REQUIRED TASK:
State the number of lines that contain the word "before", and add nothing else.
* start SOURCE EXCERPT *
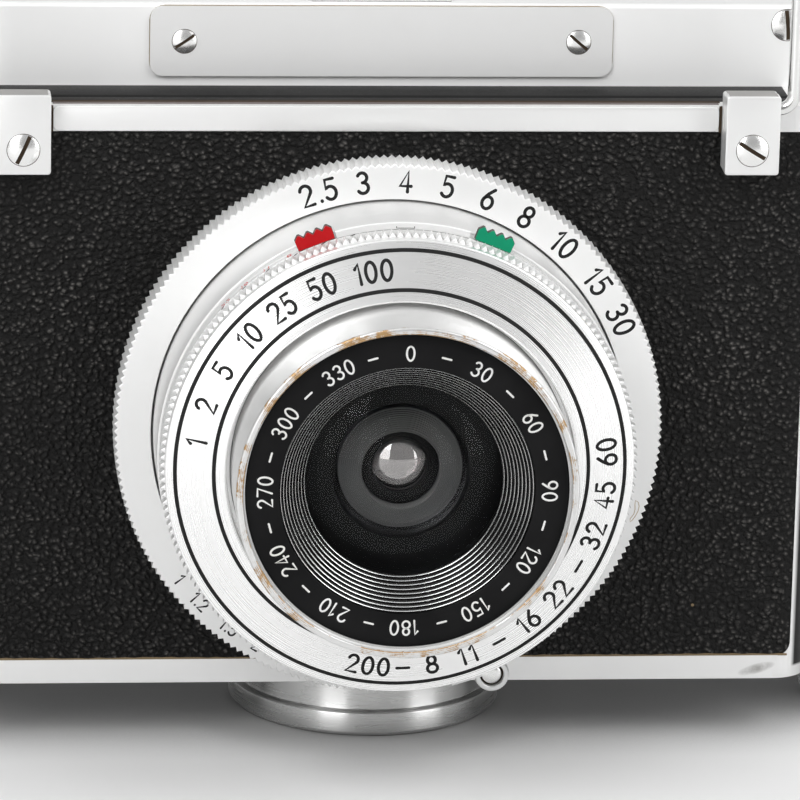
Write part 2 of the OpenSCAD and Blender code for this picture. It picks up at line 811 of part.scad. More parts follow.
// One leaf: an arc round the opening, with an eye on its pivot
module leaf(inner, outer, w) {
    translate([0, 0, w]) linear_extrude(blade_t) difference() {
        union() {
            difference() {
                circle(outer);
                circle(inner);
                polygon([[0, 0], [20, -5], [20, -20], [-20, -20], [-20, 12.5]]);
            }
            translate([inner + 0.8, -0.8]) square([pivot_r - inner - 0.8, 1.6]);
            translate([pivot_r, 0]) circle(0.95);
        }
        translate([pivot_r, 0]) circle(0.35 + run, $fn = 32);
    }
}

module iris_blade(i) {
    color("#26282b") on_axis() rotate([0, 0, 36 + i * 72]) leaf(iris_r, 5.6, iris_w + i * blade_step);
}

module shutter_blade(i) {
    color("#55585c") on_axis() rotate([0, 0, i * 72]) translate([pivot_r, 0, 0]) rotate([0, 0, leaf_turn])
        translate([-pivot_r, 0, 0]) leaf(iris_r + 0.25, 6.3, leaf_w + i * blade_step);
}

// Hinged back
module back_door() {
    color("#d6d8d8") difference() {
        union() {
            translate([0, 0, low_z]) linear_extrude(body_h) intersection() {
                body_plan();
                half_plane(door_y, back_y + 1);
            }
            knuckle(lens_z - 23.7, lens_z + 23.7, 1);
            for (z = [-7.4, 6.4]) translate([window_x - 8, back_y - cover_t, window_z + z])
                cube([29, cover_t + 1.9, 1]);
            for (z = [-7.4, 5.5]) translate([window_x - 8, back_y + 1.2, window_z + z]) cube([29, 0.7, 1.9]);
            for (z = [-latch_stud, latch_stud]) translate([-half_w, latch_y(), lens_z + z])
                rotate([0, -90, 0]) {
                    translate([0, 0, -1]) cylinder(r = 1.1, h = 3.8);
                    translate([0, 0, 2.6]) cylinder(r = 2, h = 0.8);
                }
        }
        translate([-half_w + 1.8, split_y - 1, low_z + wall_t])
            cube([body_w - 3.6, door_d - 0.6, body_h - 2 * wall_t]);
        translate([window_x, back_y + 5, window_z]) rotate([90, 0, 0]) cylinder(r = 4, h = 10);
        back_seat(cover_t, 0);
    }
}

function latch_y() = (door_y + back_y) / 2 - 1;

module back_seat(t, inset) {
    difference() {
        translate([0, back_y + 0.01, low_z + body_h / 2]) rotate([90, 0, 0])
            linear_extrude(t + 0.01) round_rect(body_w - 14 - 2 * inset, body_h - 8 - 2 * inset, 2);
        translate([window_x - 8 - inset, back_y - 5, window_z - 7.4 - inset])
            cube([29 + 2 * inset, 10, 14.8 + 2 * inset]);
    }
}

module back_covering() {
    color("#1c1b1a") intersection() {
        back_seat(cover_t, 0.05);
        translate([-200, back_y - 3, 0]) cube([400, 3, 300]);
    }
}

// Plate that holds the film flat
module pressure_plate() {
    color("#3a3c3f") difference() {
        translate([-format_w / 2 - 3, film_y + 0.1, lens_z - 33]) cube([format_w + 6, 1.2, 66]);
        translate([window_x, back_y, window_z]) rotate([90, 0, 0]) cylinder(r = 4.5, h = 20);
    }
}

// Two bowed leaf springs behind the pressure plate
module pressure_springs() {
    y0 = film_y + 1.32;
    y1 = back_y - 1.62;
    sag = y1 - y0 - 0.3;
    r = (400 + sag * sag) / (2 * sag);
    color("#8f8a7a") for (z = [-4, 14]) intersection() {
        translate([-15, y0 + r, lens_z + z]) tube(r, r - 0.3, 0, 8);
        translate([-35, y0 - 1, lens_z + z]) cube([40, y1 - y0 + 1, 8]);
    }
}

module door_hinge_pin() {
    color("#c9cbcc") translate([door_axis_x, door_axis_y, lens_z - 36.5]) cylinder(r = 1.2, h = 73);
}

// Sliding latch on the free end of the back
module door_latch() {
    x = -half_w - 2.4;
    color("#c2c4c5") difference() {
        union() {
            translate([x, latch_y() - 2.6, lens_z - latch_h / 2]) cube([2.2, 5.2, latch_h]);
            for (z = [-0.6, 1.6, 3.8]) translate([x - 0.8, latch_y() - 2.6, lens_z + z - 0.5])
                cube([1, 5.2, 1]);
        }
        for (z = [-latch_stud, latch_stud]) translate([x - 1, latch_y() - 1.25, lens_z + z - 1.25])
            cube([4, 2.5, 2.5 + latch_travel]);
    }
}

module window_cover() {
    color("#b9bbbc") translate([window_x - 7, back_y + 0.1, window_z - 6.2]) {
        cube([14, 0.9, 12.4]);
        translate([9, 0.5, 3.2]) cube([2, 2, 6]);
    }
}

module red_window() {
    color("#8e1013") translate([window_x, back_y - 1.62, window_z]) rotate([90, 0, 0]) cylinder(r = 5, h = 1);
}

// Winding knob on its keyed shaft
module wind_knob() {
    color("#d4d6d6") translate([-pillar_x, 0, 0]) {
        difference() {
            union() {
                translate([0, 0, top_z + 0.4]) cylinder(r = 8.6, h = 2.4);
                translate([0, 0, top_z + 2.4]) toothed(knob_r, 0.5, 60, 9.6);
                translate([0, 0, top_z + 12]) cylinder(r1 = knob_r - 0.7, r2 = knob_r - 1.5, h = 0.8);
            }
            translate([0, 0, top_z + 12.3]) cylinder(r = 9, h = 3);
        }
        translate([0, 0, lens_z + spool_l / 2 - 4])
            cylinder(r = spool_pin_r, h = top_z - lens_z - spool_l / 2 + 5);
        translate([-4, -0.7, lens_z + spool_l / 2 - 0.7]) cube([8, 1.4, 1.3]);
    }
}

// Film spool with a hole and a key slot in each end
module spool(x) {
    color("#2b2c2e") translate([x, 0, lens_z]) difference() {
        union() {
            cylinder(r = core_d / 2, h = spool_l, center = true);
            for (z = [-spool_l / 2, spool_l / 2 - 0.9])
                translate([0, 0, z]) cylinder(r = spool_d / 2, h = 0.9);
        }
        for (s = [-1, 1]) {
            translate([0, 0, s * spool_l / 2]) cylinder(r = spool_pin_r + gap, h = 12, center = true);
            translate([0, 0, s * spool_l / 2]) cube([9, 2, 2.4], center = true);
        }
    }
}

module takeup_spool() { spool(-pillar_x); }

module supply_spool() { spool(pillar_x); }

// Pull-out knob under each spool
module spool_knob() {
    color("#d4d6d6") translate([pillar_x, 0, 0]) {
        translate([0, 0, foot_h - 8.3]) toothed(4.8, 0.35, 36, 8);
        translate([0, 0, foot_h - 1]) cylinder(r = spool_pin_r, h = lens_z - spool_l / 2 + 4 - foot_h + 1);
    }
}

module spool_knob_left() { mirror([1, 0, 0]) spool_knob(); }

module spool_knob_right() { spool_knob(); }

// Wire frame of the finder, standing up
module wire_finder() {
    bend = 2.3;
    corner = 4;
    color("#c3c5c6") {
        both_sides() {
            translate([block_in + 1.3, hinge_y, hinge_z]) rotate([0, 90, 0])
                cylinder(r = wire_r, h = block_span / 2 - block_in - 1.3);
            translate([block_span / 2, hinge_y, hinge_z + bend]) rotate([90, 0, 0])
                rotate([0, 0, -90]) rotate_extrude(angle = 90) translate([bend, 0]) circle(wire_r, $fn = 32);
            translate([leg_x, hinge_y, hinge_z + bend]) cylinder(r = wire_r, h = wire_h - bend - corner);
            translate([leg_x - corner, hinge_y, hinge_z + wire_h - corner]) rotate([90, 0, 0])
                rotate_extrude(angle = 90) translate([corner, 0]) circle(wire_r, $fn = 32);
        }
        translate([-leg_x + corner, hinge_y, hinge_z + wire_h]) rotate([0, 90, 0])
            cylinder(r = wire_r, h = 2 * (leg_x - corner));
    }
}

// Fold-up rear sight and the bracket that holds it
module peep_sight() {
    color("#c9cbcc") difference() {
        union() {
            translate([-2.2, peep_y - 0.7, peep_z]) cube([4.4, 1.4, peep_h]);
            translate([0, peep_y + 0.7, peep_z]) rotate([90, 0, 0]) cylinder(r = 2.2, h = 1.4);
            translate([0, peep_y + 0.7, peep_z + peep_h]) rotate([90, 0, 0]) cylinder(r = 4.2, h = 1.4);
        }
        translate([0, peep_y + 2, peep_z + peep_h]) rotate([90, 0, 0]) cylinder(r = 1.5, h = 4);
        translate([0, peep_y + 2, peep_z]) rotate([90, 0, 0]) cylinder(r = 0.8 + run, h = 4);
    }
}

body_shell();
front_covering();
top_inlay();
light_cone();
film_gate();
film_roller_left();
film_roller_right();
top_housing();
nameplate();
top_screws();
accessory_shoe();
peep_bracket();
film_dial();
hinge_blocks();
hinge_block_screws();
tripod_foot();
strap_lugs();
strap_ring_left();
strap_ring_right();
flash_socket();
lens_flange();
focus_ring();
helicoid_tube();
shutter_housing();
shutter_face();
speed_ring();
aperture_ring();
sync_lever();
lens_barrel();
name_ring();
front_lenses();
rear_lenses();
rear_cell();
iris_blade(0);  // iris_blade_1
iris_blade(1);  // iris_blade_2
iris_blade(2);  // iris_blade_3
iris_blade(3);  // iris_blade_4
iris_blade(4);  // iris_blade_5
shutter_blade(0);  // shutter_blade_1
shutter_blade(1);  // shutter_blade_2
shutter_blade(2);  // shutter_blade_3
shutter_blade(3);  // shutter_blade_4
shutter_blade(4);  // shutter_blade_5
cocking_lever();
release_lever();
back_door();
back_covering();
pressure_plate();
pressure_springs();
door_hinge_pin();
door_latch();
window_cover();
red_window();
wind_knob();
takeup_spool();
supply_spool();
spool_knob_left();
spool_knob_right();
wire_finder();
peep_sight();
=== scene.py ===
"""Studio scene of a wide-angle roll-film camera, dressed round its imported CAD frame.

Sizes are in millimetres, in the frame's own axes, and become metres when a piece is finished: +X is on the
right of someone who faces the lens, the lens looks along -Y, +Z is up, and the origin lies under the foot.
Lens pieces are shaped on their own axis first, with +Z pointing forward out of the lens. Materials and the
studio work in metres.
"""

import logging
import math
from dataclasses import dataclass, field
from enum import Enum
from typing import Any, Callable, Sequence

import bmesh
import bpy
from mathutils import Matrix, Vector

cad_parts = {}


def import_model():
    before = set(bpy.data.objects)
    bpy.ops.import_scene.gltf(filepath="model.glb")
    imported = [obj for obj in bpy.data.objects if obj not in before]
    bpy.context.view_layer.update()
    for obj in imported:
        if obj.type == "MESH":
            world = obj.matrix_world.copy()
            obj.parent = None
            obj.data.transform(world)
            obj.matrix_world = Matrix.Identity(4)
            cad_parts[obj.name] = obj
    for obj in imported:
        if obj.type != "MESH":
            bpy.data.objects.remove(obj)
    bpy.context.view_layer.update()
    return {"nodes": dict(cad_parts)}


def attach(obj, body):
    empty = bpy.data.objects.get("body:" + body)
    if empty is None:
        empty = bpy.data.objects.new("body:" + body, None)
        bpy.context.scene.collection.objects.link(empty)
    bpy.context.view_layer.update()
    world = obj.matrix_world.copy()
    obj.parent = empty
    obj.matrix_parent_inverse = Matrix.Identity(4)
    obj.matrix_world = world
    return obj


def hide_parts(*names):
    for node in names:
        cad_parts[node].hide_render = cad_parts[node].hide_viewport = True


LOG = logging.getLogger("camera_scene")
MM = 0.001
FRONT_Y = -22.5
LENS_Z = 54.6
FACING_FRONT = Matrix.Rotation(math.radians(90), 4, "X")
LENS_AXIS = Matrix.Translation((0, FRONT_Y, LENS_Z)) @ FACING_FRONT
TURNED_LINES = 5200.0

Colour = tuple[float, float, float]
Profile = Sequence[Sequence[float]]


# Finishes


class Grain(Enum):
    """How the marks of the tool run on a metal surface."""

    NONE = "none"
    TURNED = "turned round the lens axis"
    ALONG_X = "brushed from side to side"
    UPRIGHT_TURNED = "turned round an upright axis"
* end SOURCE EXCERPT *
OUTPUT BELOW:
2